-- START --

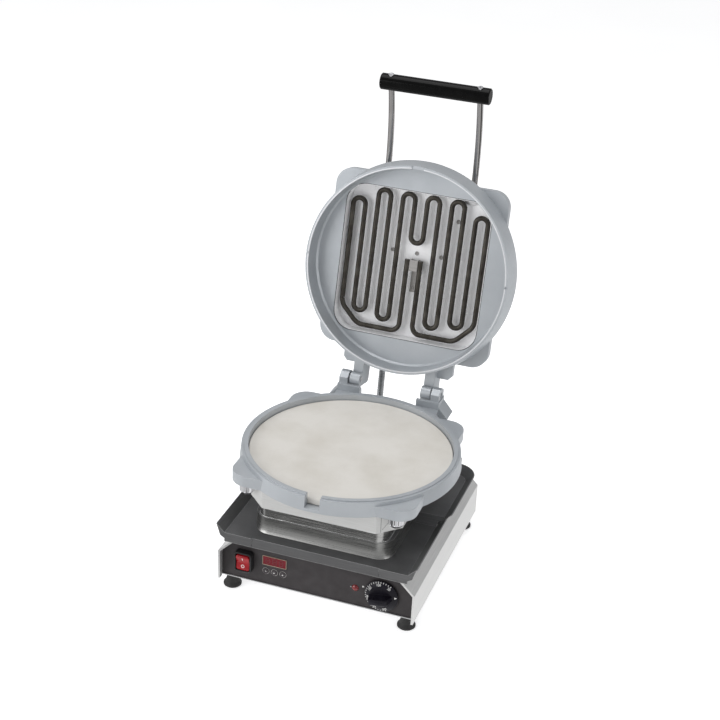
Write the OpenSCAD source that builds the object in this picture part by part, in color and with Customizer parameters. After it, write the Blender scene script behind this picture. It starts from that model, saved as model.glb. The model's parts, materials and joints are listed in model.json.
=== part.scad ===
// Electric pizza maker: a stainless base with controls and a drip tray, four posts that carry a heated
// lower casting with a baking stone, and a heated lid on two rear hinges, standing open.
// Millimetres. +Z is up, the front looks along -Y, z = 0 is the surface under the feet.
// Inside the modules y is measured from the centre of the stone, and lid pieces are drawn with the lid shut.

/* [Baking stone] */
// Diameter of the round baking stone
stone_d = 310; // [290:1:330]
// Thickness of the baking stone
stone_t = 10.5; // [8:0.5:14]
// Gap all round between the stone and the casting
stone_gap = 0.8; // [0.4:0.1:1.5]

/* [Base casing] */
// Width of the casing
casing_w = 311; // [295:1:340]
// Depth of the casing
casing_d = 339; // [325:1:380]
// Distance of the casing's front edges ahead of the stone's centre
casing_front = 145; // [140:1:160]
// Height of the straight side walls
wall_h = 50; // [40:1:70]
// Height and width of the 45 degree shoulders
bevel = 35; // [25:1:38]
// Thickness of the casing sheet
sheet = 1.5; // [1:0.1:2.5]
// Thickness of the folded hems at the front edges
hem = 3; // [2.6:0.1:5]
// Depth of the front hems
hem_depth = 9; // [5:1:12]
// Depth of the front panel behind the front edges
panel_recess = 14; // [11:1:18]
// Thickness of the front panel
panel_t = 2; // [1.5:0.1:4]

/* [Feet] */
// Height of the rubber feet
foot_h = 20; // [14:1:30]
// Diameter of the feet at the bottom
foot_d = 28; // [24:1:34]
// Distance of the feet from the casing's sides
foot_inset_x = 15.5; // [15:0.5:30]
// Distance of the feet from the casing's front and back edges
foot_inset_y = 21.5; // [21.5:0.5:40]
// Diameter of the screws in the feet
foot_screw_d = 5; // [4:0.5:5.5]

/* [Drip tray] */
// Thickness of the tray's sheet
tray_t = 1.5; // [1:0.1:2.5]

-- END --

== REQUEST ==
Return each line of the data exactly as written above.

== EXERCISE SOLUTION ==
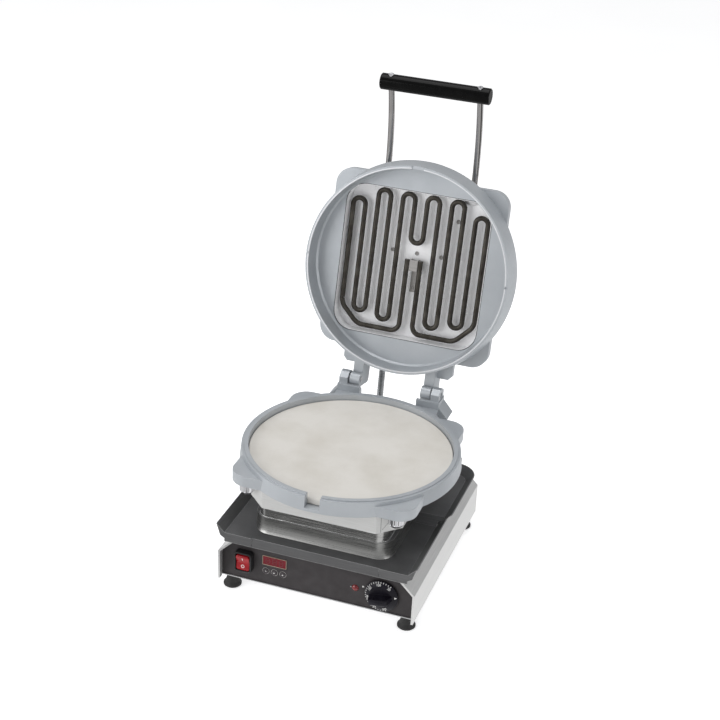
Write the OpenSCAD source that builds the object in this picture part by part, in color and with Customizer parameters. After it, write the Blender scene script behind this picture. It starts from that model, saved as model.glb. The model's parts, materials and joints are listed in model.json.
=== part.scad ===
// Electric pizza maker: a stainless base with controls and a drip tray, four posts that carry a heated
// lower casting with a baking stone, and a heated lid on two rear hinges, standing open.
// Millimetres. +Z is up, the front looks along -Y, z = 0 is the surface under the feet.
// Inside the modules y is measured from the centre of the stone, and lid pieces are drawn with the lid shut.

/* [Baking stone] */
// Diameter of the round baking stone
stone_d = 310; // [290:1:330]
// Thickness of the baking stone
stone_t = 10.5; // [8:0.5:14]
// Gap all round between the stone and the casting
stone_gap = 0.8; // [0.4:0.1:1.5]

/* [Base casing] */
// Width of the casing
casing_w = 311; // [295:1:340]
// Depth of the casing
casing_d = 339; // [325:1:380]
// Distance of the casing's front edges ahead of the stone's centre
casing_front = 145; // [140:1:160]
// Height of the straight side walls
wall_h = 50; // [40:1:70]
// Height and width of the 45 degree shoulders
bevel = 35; // [25:1:38]
// Thickness of the casing sheet
sheet = 1.5; // [1:0.1:2.5]
// Thickness of the folded hems at the front edges
hem = 3; // [2.6:0.1:5]
// Depth of the front hems
hem_depth = 9; // [5:1:12]
// Depth of the front panel behind the front edges
panel_recess = 14; // [11:1:18]
// Thickness of the front panel
panel_t = 2; // [1.5:0.1:4]

/* [Feet] */
// Height of the rubber feet
foot_h = 20; // [14:1:30]
// Diameter of the feet at the bottom
foot_d = 28; // [24:1:34]
// Distance of the feet from the casing's sides
foot_inset_x = 15.5; // [15:0.5:30]
// Distance of the feet from the casing's front and back edges
foot_inset_y = 21.5; // [21.5:0.5:40]
// Diameter of the screws in the feet
foot_screw_d = 5; // [4:0.5:5.5]

/* [Drip tray] */
// Thickness of the tray's sheet
tray_t = 1.5; // [1:0.1:2.5]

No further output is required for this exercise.